1. People With Bipolar Can Still Live Meaningful Lives

There is a really damaging belief that, once you get diagnosed as being bipolar, your life is over. It can be incredibly damaging to be told or treated as you are no longer a whole person, especially by your loved ones. It's even worse when you've only recently been diagnosed and everything is still new to you. Larry Fricks, the peer services vice president for the Depression and Bipolar Support Alliance, says, "I can’t tell you how devastating it was to believe my life was over." Fricks was diagnosed in 1984.

While there isn't a cure for bipolar disorder, it is treatable. Many people with bipolar disorder live full, happy lives. Frick adds, "You don’t have to have your life taken over by a mental illness. You’re still a person with hopes and dreams and you can get those. Bipolar disorder has a very high recovery rate if you are proactive about managing your illness."

2. One Size Fits All

Just because you've known another person bipolar disorder doesn't mean another person's symptoms will be the same. Bipolar manifests in everyone differently just like any other illness.

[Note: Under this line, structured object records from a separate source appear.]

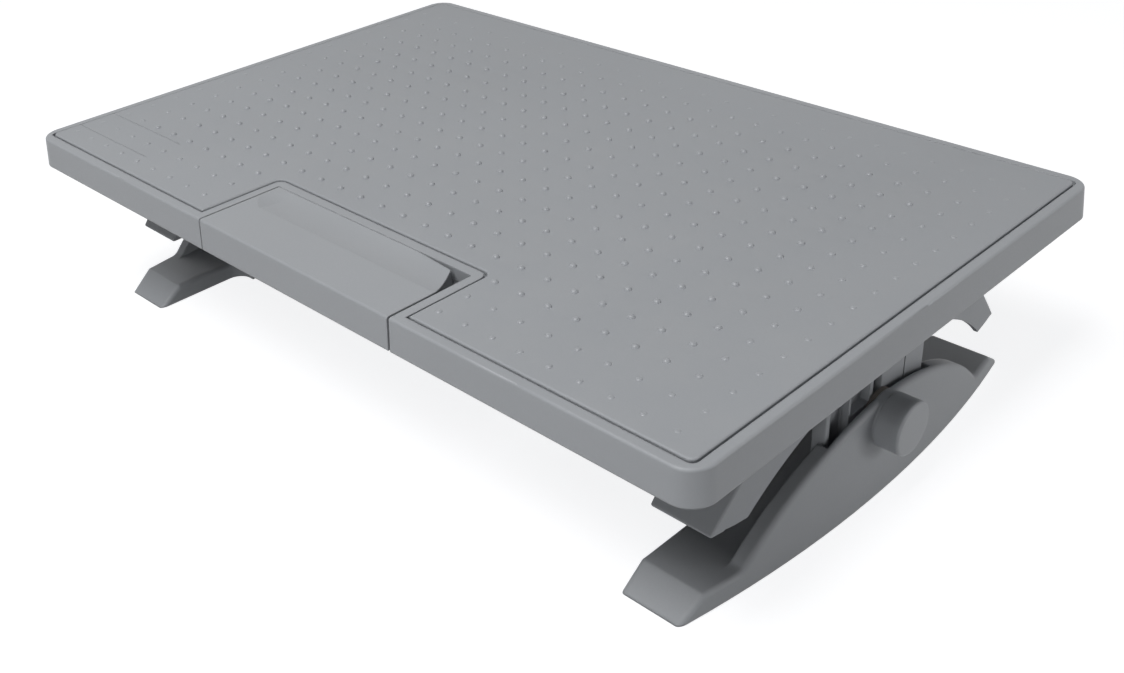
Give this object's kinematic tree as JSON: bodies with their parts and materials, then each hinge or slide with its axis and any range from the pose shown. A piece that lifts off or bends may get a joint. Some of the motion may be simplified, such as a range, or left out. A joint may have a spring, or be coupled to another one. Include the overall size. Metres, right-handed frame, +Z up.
{
  "type": "tilting under desk footrest",
  "caption": "Wide flat footrest on two arched feet; the dotted board rocks about a low pivot in each foot and a front foot pedal frees the brake.",
  "frame": {"origin": "on the floor under the middle of the board", "axes": "+X to the user's right along the board, +Y away from the user, +Z up"},
  "size_m": [0.56, 0.362, 0.1217],
  "materials": {
    "grey_plastic": "matt moulded, fine grain",
    "dark_plastic": "matt moulded",
    "pad_rubber": "matt",
    "brake_rubber": "matt",
    "pale_nylon": "satin",
    "brass": "turned",
    "zinc_steel": "zinc plated"
  },
  "bodies": {
    "base": {"left_foot": "grey_plastic", "right_foot": "grey_plastic", "base_bridge": "grey_plastic", "bridge_screws": "zinc_steel", "floor_pads": "pad_rubber", "brake_sector": "dark_plastic", "sector_screws": "zinc_steel", "left_pivot_bolt": "zinc_steel", "right_pivot_bolt": "zinc_steel", "left_pivot_washer": "zinc_steel", "right_pivot_washer": "zinc_steel", "left_friction_washer": "brake_rubber", "right_friction_washer": "brake_rubber"},
    "platform": {"platform_frame": "grey_plastic", "tread_panel": "grey_plastic", "left_cradle": "grey_plastic", "right_cradle": "grey_plastic", "left_hanger": "grey_plastic", "right_hanger": "grey_plastic", "left_pivot_bush": "pale_nylon", "right_pivot_bush": "pale_nylon", "cradle_screws": "zinc_steel", "hanger_screws": "zinc_steel", "pedal_hinge_pin": "zinc_steel", "brake_lever_pin": "zinc_steel", "pin_clips": "zinc_steel", "brake_spring": "zinc_steel"},
    "pedal": {"foot_pedal": "grey_plastic"},
    "brake": {"brake_lever": "dark_plastic", "brake_lining": "brake_rubber"},
    "left_clamp_knob": {"left_side_knob": "grey_plastic", "left_knob_insert": "brass"},
    "right_clamp_knob": {"right_side_knob": "grey_plastic", "right_knob_insert": "brass"}
  },
  "joints": [
    {"name": "platform_tilt", "type": "hinge", "parent": "base", "child": "platform", "pos_m": [0, 0, 0.0465], "axis": [1, 0, 0], "range_deg": [-13, 13]},
    {"name": "pedal_press", "type": "hinge", "parent": "platform", "child": "pedal", "pos_m": [0, -0.1115, 0.109], "axis": [1, 0, 0], "range_deg": [0, 6], "stiffness_Nm_per_rad": 6, "springref_deg": -3.44},
    {"name": "brake_release", "type": "hinge", "parent": "platform", "child": "brake", "pos_m": [0, 0.058, 0.1075], "axis": [1, 0, 0], "range_deg": [-2.85, 0], "deforming": ["brake_spring"]},
    {"name": "left_knob_turn", "type": "hinge", "parent": "base", "child": "left_clamp_knob", "pos_m": [-0.272, 0, 0.0465], "axis": [-1, 0, 0], "range_deg": [0, 180]},
    {"name": "right_knob_turn", "type": "hinge", "parent": "base", "child": "right_clamp_knob", "pos_m": [0.272, 0, 0.0465], "axis": [1, 0, 0], "range_deg": [0, 180]}
  ],
  "couplings": [
    {"joint": "brake_release", "follows": "pedal_press", "ratio": -0.47}
  ]
}
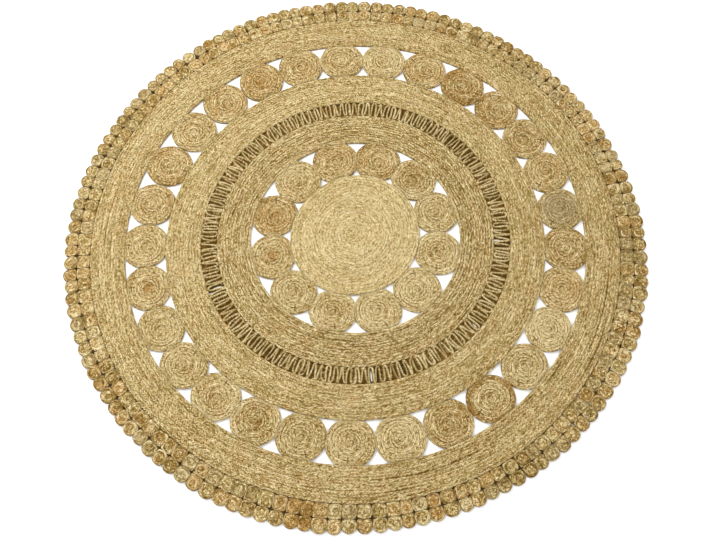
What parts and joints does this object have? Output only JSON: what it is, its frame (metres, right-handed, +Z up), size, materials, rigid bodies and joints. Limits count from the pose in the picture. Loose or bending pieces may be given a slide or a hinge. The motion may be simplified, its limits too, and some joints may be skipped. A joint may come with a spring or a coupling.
{
  "type": "round jute rug",
  "caption": "Flat round floor rug of braided natural jute: sewn bands, rings of coiled medallions with open gaps, an openwork zigzag ring and a scalloped border of coils.",
  "frame": {"origin": "middle of the underside, on the floor", "axes": "+Z up, out of the rug's face; +X to the right and +Y away from the viewer in the picture"},
  "size_m": [1.5087, 1.5087, 0.008],
  "materials": {
    "centre_braid": "pale straw jute braid, matt",
    "medallion_braid": "golden jute braid, matt, from pale straw to brown",
    "band_braid": "golden jute braid, matt, with dark flecks along the grooves",
    "openwork_cord": "thin jute cord, matt",
    "border_braid": "golden-brown jute braid, matt"
  },
  "bodies": {
    "root": {"centre_coil": "centre_braid", "inner_medallion_01": "medallion_braid", "inner_medallion_02": "medallion_braid", "inner_medallion_03": "medallion_braid", "inner_medallion_04": "medallion_braid", "inner_medallion_05": "medallion_braid", "inner_medallion_06": "medallion_braid", "inner_medallion_07": "medallion_braid", "inner_medallion_08": "medallion_braid", "inner_medallion_09": "medallion_braid", "inner_medallion_10": "medallion_braid", "inner_medallion_11": "medallion_braid", "inner_medallion_12": "medallion_braid", "inner_band": "band_braid", "zigzag_cord": "openwork_cord", "middle_band": "band_braid", "outer_medallion_01": "medallion_braid", "outer_medallion_02": "medallion_braid", "outer_medallion_03": "medallion_braid", "outer_medallion_04": "medallion_braid", "outer_medallion_05": "medallion_braid", "outer_medallion_06": "medallion_braid", "outer_medallion_07": "medallion_braid", "outer_medallion_08": "medallion_braid", "outer_medallion_09": "medallion_braid", "outer_medallion_10": "medallion_braid", "outer_medallion_11": "medallion_braid", "outer_medallion_12": "medallion_braid", "outer_medallion_13": "medallion_braid", "outer_medallion_14": "medallion_braid", "outer_medallion_15": "medallion_braid", "outer_medallion_16": "medallion_braid", "outer_medallion_17": "medallion_braid", "outer_medallion_18": "medallion_braid", "outer_medallion_19": "medallion_braid", "outer_medallion_20": "medallion_braid", "outer_medallion_21": "medallion_braid", "outer_medallion_22": "medallion_braid", "outer_medallion_23": "medallion_braid", "outer_medallion_24": "medallion_braid", "outer_medallion_25": "medallion_braid", "outer_medallion_26": "medallion_braid", "outer_medallion_27": "medallion_braid", "outer_medallion_28": "medallion_braid", "outer_medallion_29": "medallion_braid", "outer_band": "band_braid", "border_row_inner": "border_braid", "border_row_outer": "border_braid"}
  },
  "joints": []
}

There are actually four basic types of bipolar disorder, including Bipolar I, Bipolar II, Cyclothymia, and Bipolar disorder otherwise not specified. Some people never even have manic episodes and instead have episodes of hypomania, a milder form of mania. In some cases, you may not even know a person had bipolar disorder unless they told you.

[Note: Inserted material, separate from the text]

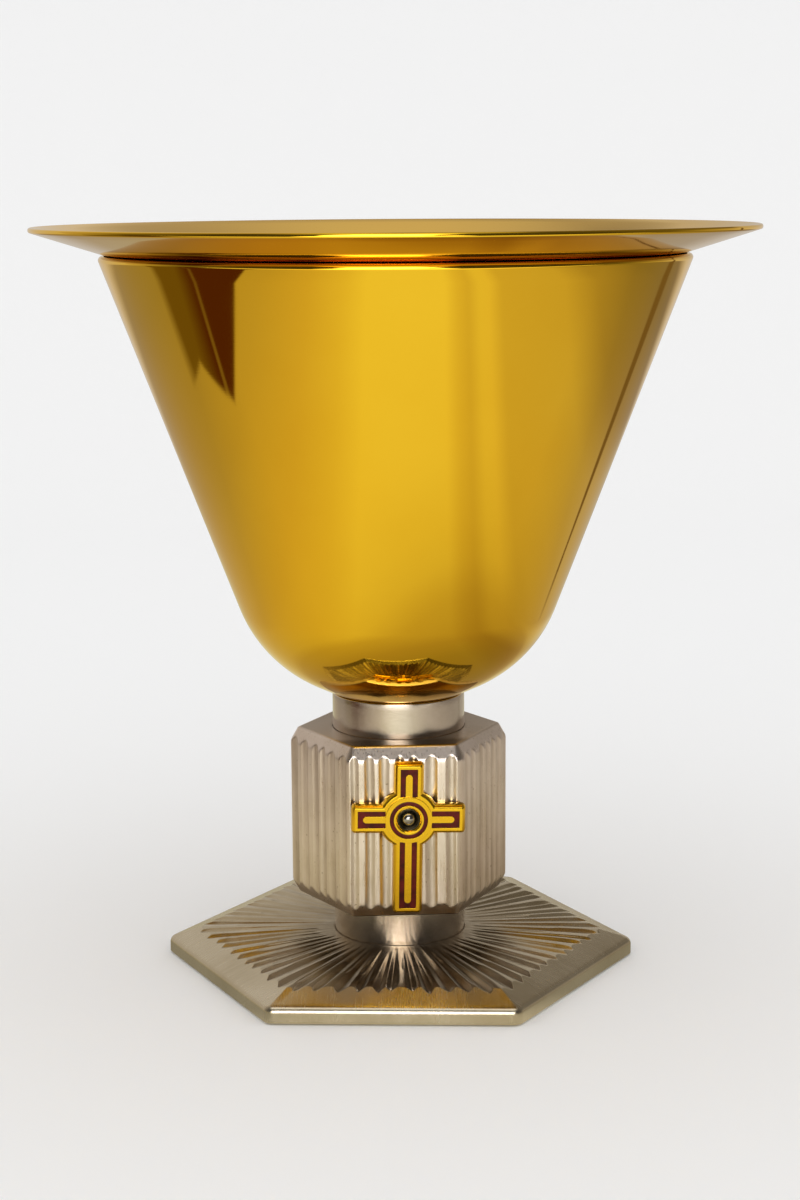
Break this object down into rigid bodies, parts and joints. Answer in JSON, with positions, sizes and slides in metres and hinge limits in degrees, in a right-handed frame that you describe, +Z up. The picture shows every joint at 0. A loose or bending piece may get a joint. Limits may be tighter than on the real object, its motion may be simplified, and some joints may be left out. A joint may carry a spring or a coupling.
{
  "type": "baptismal font",
  "caption": "Table-top baptismal font: a flanged water basin lifts out of a conical cup on a fluted hexagonal knop with an enamelled cross and a gouged hexagonal foot.",
  "frame": {"origin": "on the resting plane, under the font's vertical axis", "axes": "+Z up along the axis of the cup and basin, -Y towards the cross, +X to the right of someone facing the cross"},
  "size_m": [0.22, 0.22, 0.2309],
  "materials": {
    "polished_gold": "gold-plated brass, mirror polished",
    "hidden_brass": "turned",
    "satin_nickel": "nickel-plated cast brass, satin brushed",
    "steel": "zinc-plated",
    "felt": "felt",
    "red_enamel": "fired glossy enamel, opaque",
    "dark_silver": "oxidised, polished",
    "stone": "polished dark stone, opaque"
  },
  "bodies": {
    "stand": {"cup": "polished_gold", "cup_boss": "hidden_brass", "upper_collar": "satin_nickel", "upper_centring_disc": "steel", "knop_shell": "satin_nickel", "knop_bottom_plate": "satin_nickel", "lower_collar": "satin_nickel", "lower_centring_disc": "steel", "base_shell": "satin_nickel", "felt_pad": "felt", "tie_rod": "steel", "clamp_washer": "steel", "lock_washer": "steel", "clamp_nut": "steel", "cross_body": "polished_gold", "cross_stud_upper": "steel", "cross_stud_lower": "steel", "cross_nut_upper": "steel", "cross_nut_lower": "steel", "enamel_top_arm": "red_enamel", "enamel_right_arm": "red_enamel", "enamel_bottom_arm": "red_enamel", "enamel_left_arm": "red_enamel", "enamel_ring": "red_enamel", "stone_setting": "dark_silver", "stone": "stone"},
    "basin": {"basin": "polished_gold"}
  },
  "joints": [
    {"name": "basin_lift", "type": "slide", "parent": "stand", "child": "basin", "axis": [0, 0, 1], "range_m": [0, 0.14]}
  ]
}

3. Your Mood Swings Are Not the Same As Bipolar Disorder

Most people have probably heard someone joke about being bipolar because they get mood swings. They're not the same thing. Psychiatrist Amit Anand, MD, says, "Mood swings happen for many different reasons, including the weather, the menstrual cycle, common medications like steroids, and substance use." ADHD, some personality disorder, autoimmune disorders, hormone disorders, and neurological problems can also cause mood swings that are all different from the swings seen in bipolar disorder. With bipolar disorder, "the illness represents a change from the usual self...Also, depression lasts for several weeks at a time, and mania lasts for several days at a time. We look for a season of summer — not one hot day."

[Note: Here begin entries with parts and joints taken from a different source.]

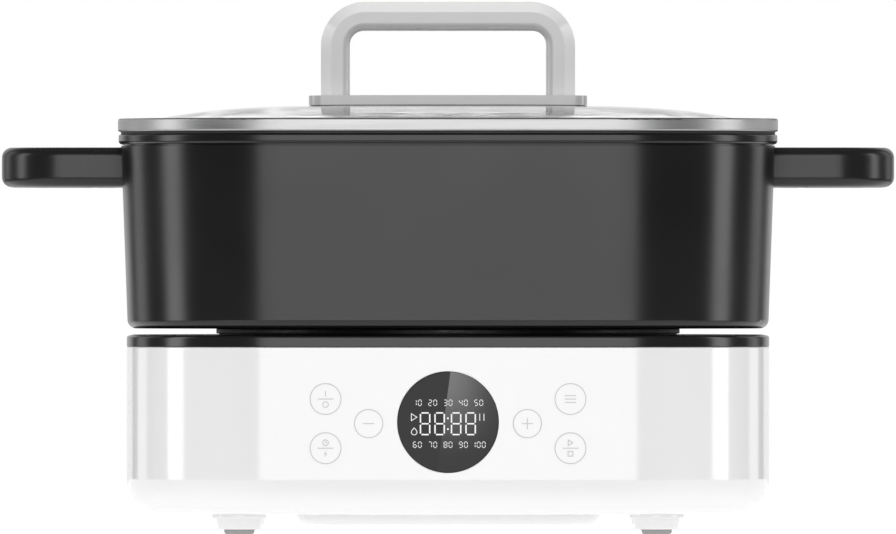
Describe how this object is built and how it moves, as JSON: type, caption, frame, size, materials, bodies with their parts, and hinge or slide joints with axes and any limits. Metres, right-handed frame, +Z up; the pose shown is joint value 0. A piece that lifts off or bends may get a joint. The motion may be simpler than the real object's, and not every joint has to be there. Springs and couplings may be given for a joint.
{
  "type": "electric hot pot",
  "caption": "Square countertop electric hot pot: a white heating base with touch display, a dark lift-off pot with side handles, and a lift-off glass lid.",
  "frame": {"origin": "on the floor below the middle of the cooker", "axes": "+X to the cooker's right seen from behind the camera, -Y towards the front with the display, +Z up"},
  "size_m": [0.4, 0.2946, 0.2386],
  "materials": {
    "clear_glass": "polished",
    "brushed_steel": "fine horizontal brushing",
    "dark_silicone": "matt",
    "handle_plastic": "gloss",
    "screw_steel": "zinc plated",
    "dark_coating": "satin non-stick coating",
    "black_plastic": "satin",
    "plain_steel": "plain",
    "cast_aluminium": "turned",
    "element_steel": "plain",
    "white_housing": "gloss",
    "black_top": "satin gloss",
    "window_black": "polished",
    "module_grey": "matt",
    "circuit_green": "solder mask",
    "lead_grey": "matt",
    "transformer_iron": "varnished",
    "relay_blue": "gloss",
    "capacitor_yellow": "gloss",
    "pin_brass": "nickel plated",
    "foot_rubber": "matt"
  },
  "bodies": {
    "base": {"base_housing": "white_housing", "base_top_plate": "black_top", "heating_plate": "cast_aluminium", "heating_plate_seal": "dark_silicone", "heating_element": "element_steel", "heat_shield": "plain_steel", "heat_shield_nuts": "screw_steel", "thermal_fuse": "element_steel", "thermal_fuse_clip": "plain_steel", "sensor_guide": "black_plastic", "sensor_spring": "plain_steel", "top_plate_screws": "screw_steel", "base_bottom_cover": "white_housing", "bottom_cover_screws": "screw_steel", "foot_screws": "screw_steel", "display_window": "window_black", "display_frame": "black_plastic", "display_module": "module_grey", "control_board": "circuit_green", "touch_springs": "plain_steel", "board_screws": "screw_steel", "display_ribbon": "lead_grey", "power_board": "circuit_green", "transformer": "transformer_iron", "relay": "relay_blue", "capacitor": "capacitor_yellow", "terminal_block": "module_grey", "power_inlet": "black_plastic", "inlet_pins": "pin_brass", "inlet_screws": "screw_steel", "mains_leads": "lead_grey", "sensor_leads": "lead_grey", "foot_front_left": "white_housing", "foot_front_right": "white_housing", "foot_rear_left": "white_housing", "foot_rear_right": "white_housing", "foot_pad_front_left": "foot_rubber", "foot_pad_front_right": "foot_rubber", "foot_pad_rear_left": "foot_rubber", "foot_pad_rear_right": "foot_rubber"},
    "pot": {"pot_body": "dark_coating", "pot_handle_left": "black_plastic", "pot_handle_right": "black_plastic", "pot_handle_bracket_left": "plain_steel", "pot_handle_bracket_right": "plain_steel", "pot_handle_screws": "screw_steel"},
    "lid": {"lid_glass": "clear_glass", "lid_rim": "brushed_steel", "lid_rim_seal": "dark_silicone", "lid_handle": "handle_plastic", "lid_handle_base": "handle_plastic", "lid_handle_gasket": "dark_silicone", "lid_handle_retainers": "handle_plastic", "lid_handle_screws": "screw_steel", "lid_vent_eyelet": "brushed_steel"},
    "sensor": {"temperature_sensor": "cast_aluminium", "sensor_thermistor": "black_plastic"}
  },
  "joints": [
    {"name": "pot_lift", "type": "slide", "parent": "base", "child": "pot", "axis": [0, 0, 1], "range_m": [0, 0.12]},
    {"name": "lid_lift", "type": "slide", "parent": "pot", "child": "lid", "axis": [0, 0, 1], "range_m": [0, 0.12]},
    {"name": "sensor_press", "type": "slide", "parent": "base", "child": "sensor", "axis": [0, 0, 1], "range_m": [-0.002, 0], "stiffness_N_per_m": 300, "springref_m": 0.003, "deforming": ["sensor_spring", "sensor_leads"]}
  ]
}
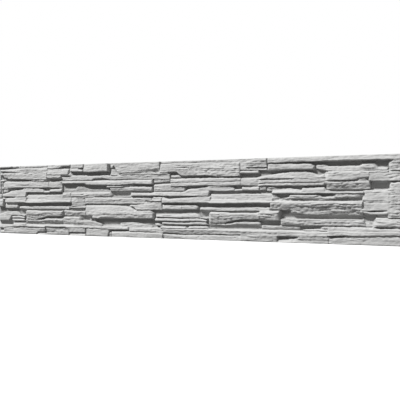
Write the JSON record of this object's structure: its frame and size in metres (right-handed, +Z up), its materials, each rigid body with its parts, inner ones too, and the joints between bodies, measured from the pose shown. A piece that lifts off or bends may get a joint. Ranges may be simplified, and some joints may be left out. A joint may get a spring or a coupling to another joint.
{
  "type": "concrete fence panel with a stacked-stone face",
  "caption": "Cast concrete fence panel for slotted posts: front face moulded as stacked ledge stones, back, ends and long edges plain and flat.",
  "frame": {"origin": "middle of the panel's bottom edge, in length and in thickness", "axes": "+X along the panel to its right end seen from the stone face, +Y out of the plain back, +Z up as it stands in the fence"},
  "size_m": [1.83, 0.05, 0.305],
  "materials": {
    "concrete": "matte cast concrete"
  },
  "bodies": {
    "root": {"panel": "concrete"}
  },
  "joints": []
}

Calling all mood swings "bipolar" delegitimizes the reality of the illness people living with it face every single day and furthers the stigma that it is something we can control. It's a mental illness like PTSD or anxiety and needs to be treated like any other illness, not belittled.

4. It's Constant Shifts Between Highs and Lows

While folks with bipolar disorder do experience both manic and depressive or hypomanic and depressive episodes, it's much more complicated than that. For starters, most people don't "constantly" shift between episodes, though the director of the Bipolar Clinic and Research Program at Massachusetts General Hospital in Boston, Gary Sachs, MD, says that some do "shift" between episodes faster than other people. However, "the average bipolar patient will be depressed more often [than manic]."

Mania itself is also pretty misunderstood. Many people think of it as simply being extremely happy, but that isn't true for everyone. Research scientist Thomas E. Smith, MD, says, "The hallmark of mania is a euphoric or elevated mood..."But a significant number of people become edgy and irritable as the mania progresses." CEO of the Depression and Bipolar Support Alliance in Chicago, Su Bergeson, adds that, "Many people are actually frightened when they go into mania." That's a far cry from feeling overjoyed.